Dataset excerpt –
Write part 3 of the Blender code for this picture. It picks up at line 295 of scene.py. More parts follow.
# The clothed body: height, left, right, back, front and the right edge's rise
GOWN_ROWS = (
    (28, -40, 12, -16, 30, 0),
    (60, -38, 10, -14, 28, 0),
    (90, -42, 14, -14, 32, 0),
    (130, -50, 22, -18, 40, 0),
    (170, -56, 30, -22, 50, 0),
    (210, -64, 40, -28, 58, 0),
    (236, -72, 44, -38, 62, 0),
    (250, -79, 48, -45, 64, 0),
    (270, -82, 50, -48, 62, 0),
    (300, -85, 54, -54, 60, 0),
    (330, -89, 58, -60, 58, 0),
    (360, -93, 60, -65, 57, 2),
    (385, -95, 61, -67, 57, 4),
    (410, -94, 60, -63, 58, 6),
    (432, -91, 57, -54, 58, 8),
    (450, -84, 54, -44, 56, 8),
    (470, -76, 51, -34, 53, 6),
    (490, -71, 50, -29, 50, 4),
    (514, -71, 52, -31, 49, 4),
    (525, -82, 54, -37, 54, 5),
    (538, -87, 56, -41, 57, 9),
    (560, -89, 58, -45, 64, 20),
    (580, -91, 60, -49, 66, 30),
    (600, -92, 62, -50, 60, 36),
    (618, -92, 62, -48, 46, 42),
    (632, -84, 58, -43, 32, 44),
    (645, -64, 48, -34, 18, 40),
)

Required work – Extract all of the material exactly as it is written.

Output for this task –
Write part 3 of the Blender code for this picture. It picks up at line 295 of scene.py. More parts follow.
# The clothed body: height, left, right, back, front and the right edge's rise
GOWN_ROWS = (
    (28, -40, 12, -16, 30, 0),
    (60, -38, 10, -14, 28, 0),
    (90, -42, 14, -14, 32, 0),
    (130, -50, 22, -18, 40, 0),
    (170, -56, 30, -22, 50, 0),
    (210, -64, 40, -28, 58, 0),
    (236, -72, 44, -38, 62, 0),
    (250, -79, 48, -45, 64, 0),
    (270, -82, 50, -48, 62, 0),
    (300, -85, 54, -54, 60, 0),
    (330, -89, 58, -60, 58, 0),
    (360, -93, 60, -65, 57, 2),
    (385, -95, 61, -67, 57, 4),
    (410, -94, 60, -63, 58, 6),
    (432, -91, 57, -54, 58, 8),
    (450, -84, 54, -44, 56, 8),
    (470, -76, 51, -34, 53, 6),
    (490, -71, 50, -29, 50, 4),
    (514, -71, 52, -31, 49, 4),
    (525, -82, 54, -37, 54, 5),
    (538, -87, 56, -41, 57, 9),
    (560, -89, 58, -45, 64, 20),
    (580, -91, 60, -49, 66, 30),
    (600, -92, 62, -50, 60, 36),
    (618, -92, 62, -48, 46, 42),
    (632, -84, 58, -43, 32, 44),
    (645, -64, 48, -34, 18, 40),
)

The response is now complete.